**TASK:** Take the entries below and print only the lines from the one with "pin_half = ROD_R - 0.2" through the one with "import random", exactly as they stand, both ends included.
## START GIVEN INFORMATION
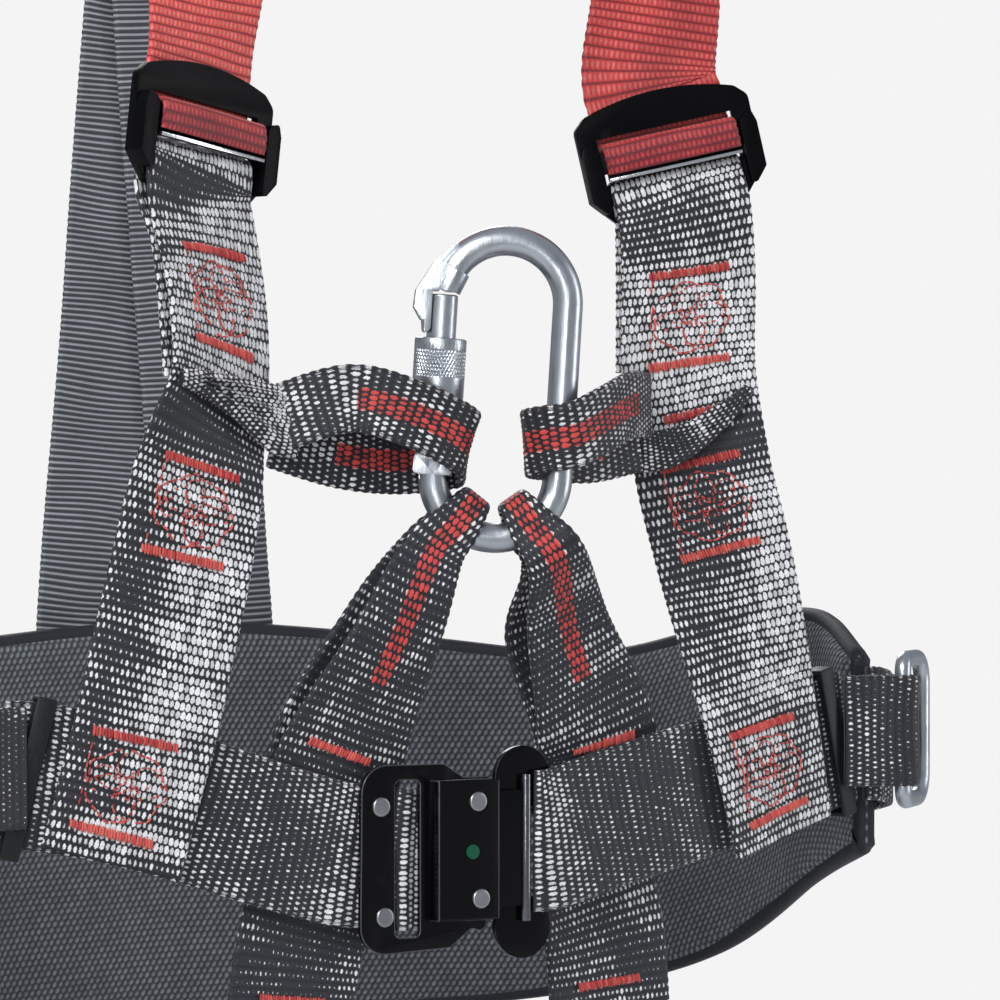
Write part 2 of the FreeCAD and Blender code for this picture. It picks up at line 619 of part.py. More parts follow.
frame_shape, bar_shape, roll_shape = adjuster_frame(), adjuster_bar(), adjuster_roll()
for side_name, side in SIDES.items():
    centre, azimuth, roll = ADJUSTERS[side_name]
    export(f"adjuster_frame_{side_name}", placed(frame_shape, centre, azimuth, roll))
    export(f"adjuster_bar_{side_name}", placed(bar_shape, centre, azimuth, roll))
    export(f"strap_roll_{side_name}", placed(roll_shape, centre, azimuth, roll))
    export(f"shoulder_strap_{side_name}", shoulder_strap(side))
    export(f"chest_strap_{side_name}", chest_strap(side))
    export(f"chest_loop_{side_name}", chest_loop(side))
    export(f"ventral_loop_{side_name}", ventral_loop(side))
    export(f"back_strap_{side_name}", back_strap(side))

export("belt_front_right", belt_front(BELT_RIGHT))
export("belt_front_left", belt_front(BELT_LEFT))
export("belt_rear", belt_rear())
export("back_pad", back_pad())
export("pad_binding", pad_binding())

ring = placed(side_ring(), RING_AXIS, RING_AZIMUTH)
for name, shape in (("side_ring", ring), ("ring_tab", ring_tab()), ("belt_keeper", keeper())):
    export(f"{name}_right", shape)
    export(f"{name}_left", mirrored(shape).translated(V(0, 0, -LEFT_DROP)))
paired = {
    "leg_strap": leg_strap(),
    "rear_riser": rear_riser(),
    "thigh_strap": thigh_band(THIGH_ADJUSTER_AT + 15, THIGH_ADJUSTER_AT + 345, 0.0, WEB_WIDTH, WEB_THICK),
    "thigh_pad": thigh_band(120, 300, -THIGH_PAD_IN, 62.0, 9.0),
    "leg_adjuster_frame": leg_adjuster(frame_shape),
    "leg_adjuster_bar": leg_adjuster(bar_shape),
}
for name, shape in paired.items():
    export(f"{name}_right", shape)
    export(f"{name}_left", mirrored(shape))

export("dorsal_plate", dorsal_plate())
export("dorsal_ring", dorsal_ring())

export("buckle_frame", buckle_frame())
export("buckle_cover", buckle_cover())
export("buckle_tongue", buckle_tongue())
export("buckle_rivets", buckle_rivets())
export("lock_indicator", rod((-2.8, layer(3)[0] - 0.6, -28), (-2.8, layer(3)[0], -28), 2.3))
for name, up in (("upper", 1), ("lower", -1)):
    export(f"release_lever_{name}", release_lever(up))
    export(f"release_spring_{name}", release_spring(up))

export("connector_body", connector_place(connector_body()))
export("gate", connector_place(gate()))
pin_half = ROD_R - 0.2
export("gate_pin", connector_place(rod((GATE_X, -pin_half, PIVOT_Z), (GATE_X, pin_half, PIVOT_Z), PIVOT_R)))
export("gate_spring", connector_place(rod((GATE_X, 0, -13.5), (GATE_X, 0, 10), GATE_BORE_R - 0.3)))
export("screw_sleeve", connector_place(sleeve()))
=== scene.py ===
"""Work harness with a positioning belt: webbing, padding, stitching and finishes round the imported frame.

Lengths are millimetres until a mesh is made, in the frame's own axes: the front faces -Y, +X is the viewer's
right seen from the front, and +Z is up. "side" is +1 for the viewer's right and -1 for the left.
"""
import json
import math
import random

import bmesh
import bpy
import numpy as np
from mathutils import Euler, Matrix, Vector

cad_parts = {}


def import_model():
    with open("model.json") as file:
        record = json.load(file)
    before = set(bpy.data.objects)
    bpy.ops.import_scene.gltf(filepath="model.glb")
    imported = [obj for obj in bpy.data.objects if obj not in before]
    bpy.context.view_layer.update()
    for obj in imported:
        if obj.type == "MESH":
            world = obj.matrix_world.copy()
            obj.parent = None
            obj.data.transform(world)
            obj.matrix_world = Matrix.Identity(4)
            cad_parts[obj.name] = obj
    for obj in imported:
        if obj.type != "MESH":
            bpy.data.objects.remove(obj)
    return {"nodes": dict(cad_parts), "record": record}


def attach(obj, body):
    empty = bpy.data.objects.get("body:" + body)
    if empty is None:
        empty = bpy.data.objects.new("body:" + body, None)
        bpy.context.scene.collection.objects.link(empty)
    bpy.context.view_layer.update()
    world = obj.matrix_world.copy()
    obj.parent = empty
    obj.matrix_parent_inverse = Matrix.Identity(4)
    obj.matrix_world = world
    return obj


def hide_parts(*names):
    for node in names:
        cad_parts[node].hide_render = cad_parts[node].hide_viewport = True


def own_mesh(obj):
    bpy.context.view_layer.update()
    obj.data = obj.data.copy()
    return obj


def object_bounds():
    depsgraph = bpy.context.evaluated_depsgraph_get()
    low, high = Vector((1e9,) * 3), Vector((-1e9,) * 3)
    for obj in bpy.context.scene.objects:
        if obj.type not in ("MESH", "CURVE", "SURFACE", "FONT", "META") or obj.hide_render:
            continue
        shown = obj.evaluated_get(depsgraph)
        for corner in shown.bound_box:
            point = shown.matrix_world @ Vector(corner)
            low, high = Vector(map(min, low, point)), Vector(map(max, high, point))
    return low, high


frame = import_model()
cad_box = [list(corner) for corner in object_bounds()]

MM = 0.001
WEB_WIDTH = 45.0
WEB_THICK = 2.4
LOOP_WIDTH = 21.0
LOOP_THICK = 2.6
GRAIN_ACROSS = 1.75         # spacing of the woven grains over the strap's width
GRAIN_ALONG = 2.95          # spacing of their rows
LEFT_DROP = 4.0             # how much lower the belt hangs at its left end
BACK_LAYER = {1: 109.6, -1: 112.6}      # y of each strap behind the back, where the left covers the right
TANGENT_REACH = 1.6         # how far ahead and back a strap's direction is taken
TACK_PITCH = 0.95           # between the strokes of a bar tack
STITCH_LIFT = 0.42          # of a thread's middle above the strap's face
RIB_PITCH = 2.1             # of the dark straps' ribs
SIDES = {"right": 1, "left": -1}
SIDE_NAMES = {1: "right", -1: "left"}
X_AXIS, Z_AXIS = (1.0, 0.0, 0.0), (0.0, 0.0, 1.0)


# ---------------------------------------------------------------- materials

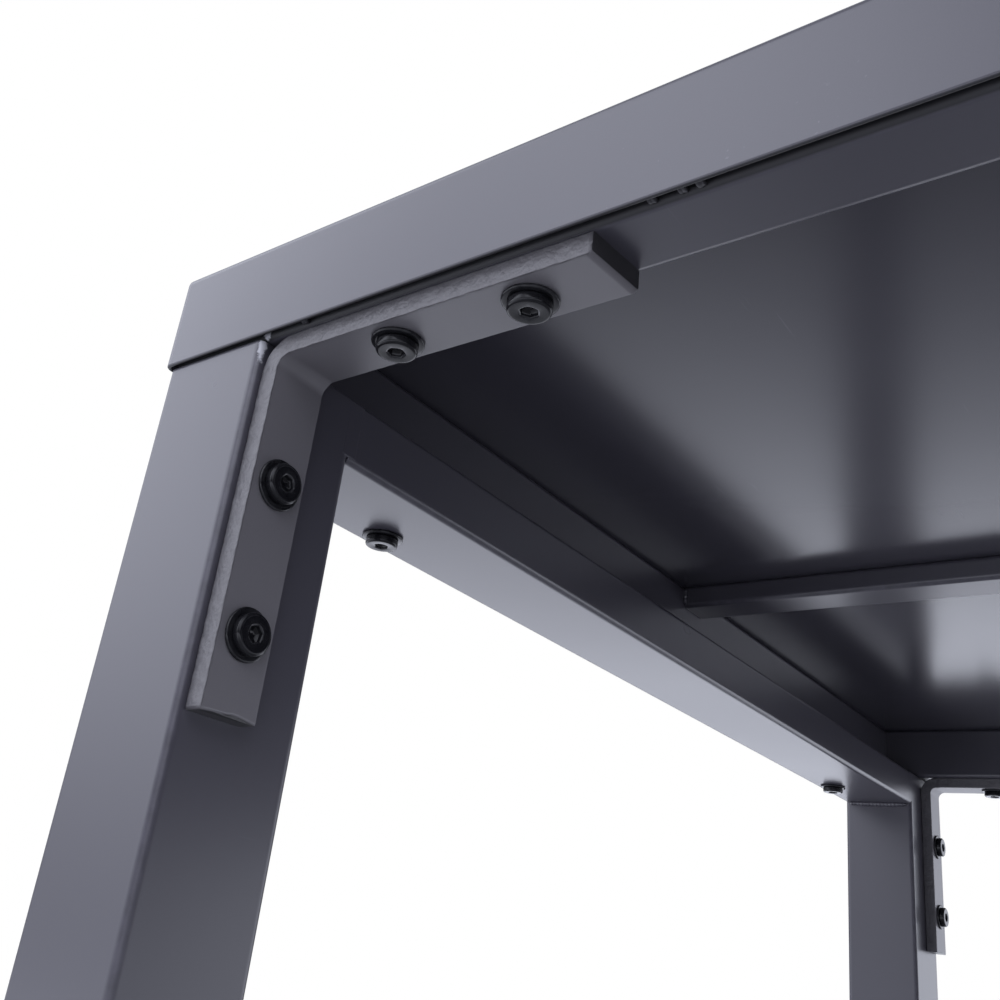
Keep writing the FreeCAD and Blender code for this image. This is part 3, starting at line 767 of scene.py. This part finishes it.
class DESK_OT_top_frame(DeskOperator):
    """Rails, cross brace and tray carriers under the top"""
    bl_idname = "desk.top_frame"
    bl_label = "Top frame"

    def execute(self, context):
        tube_piece("top_brace", 0)
        for end, _ in ENDS:
            tube_piece("top_rail_" + end, 0, seam=1)
        for side, _ in SIDES:
            tube_piece("top_rail_" + side, 1, seam=0)
            tube_piece("tray_carrier_" + side, 1)
        return {"FINISHED"}


# Dark gap between the top of each leg and the rail above it
LEG_GAP = 0.5 * MM


class DESK_OT_side_frames(DeskOperator):
    """Legs and side rails"""
    bl_idname = "desk.side_frames"
    bl_label = "Side frames"

    def execute(self, context):
        for end, side, _, _ in CORNERS:
            tube_piece("leg_" + end + "_" + side, 2, LEG_GAP)
        for side, _ in SIDES:
            tube_piece("side_rail_" + side, 1)
        restyle("leg_end_plates", frame_coat())
        return {"FINISHED"}


def bead_shell(start, stop, across, height, ripples, seed):
    """Weld bead: an ellipse carried along a line, swollen by ripples and closed to a point.

    Half width times (1 + a tenth of a sawtooth of the ripples + a little noise) times the fourth
    root of one less the fourth power of the way along, so that both ends are round.
    """
    rng = np.random.default_rng(seed)
    start, stop = np.asarray(start, float), np.asarray(stop, float)
    along = (stop - start) / np.linalg.norm(stop - start)
    across = np.asarray(across, float)
    up = np.cross(along, across / np.linalg.norm(across)) * height
    t = np.linspace(0, 1, ripples * 6 + 1)
    saw = (t * ripples) % 1.0
    swell = 1 + 0.16 * saw + 0.08 * np.interp(t, np.linspace(0, 1, 9), rng.normal(size=9))
    round_end = np.maximum(1 - np.abs(2 * t - 1) ** 6, 0.0) ** 0.35
    reach = swell * np.maximum(round_end, 0.02)
    ring = circle(1.0, 14)
    centre = start + (stop - start) * t[:, None]
    section = ring[None, :, :1] * across + ring[None, :, 1:] * up
    grid = centre[:, None] + reach[:, None, None] * section
    return Shell(grid, wrap_rows=False, caps=("first", "last"))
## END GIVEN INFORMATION
**WRITTEN SOLUTION:**
pin_half = ROD_R - 0.2
export("gate_pin", connector_place(rod((GATE_X, -pin_half, PIVOT_Z), (GATE_X, pin_half, PIVOT_Z), PIVOT_R)))
export("gate_spring", connector_place(rod((GATE_X, 0, -13.5), (GATE_X, 0, 10), GATE_BORE_R - 0.3)))
export("screw_sleeve", connector_place(sleeve()))
=== scene.py ===
"""Work harness with a positioning belt: webbing, padding, stitching and finishes round the imported frame.

Lengths are millimetres until a mesh is made, in the frame's own axes: the front faces -Y, +X is the viewer's
right seen from the front, and +Z is up. "side" is +1 for the viewer's right and -1 for the left.
"""
import json
import math
import random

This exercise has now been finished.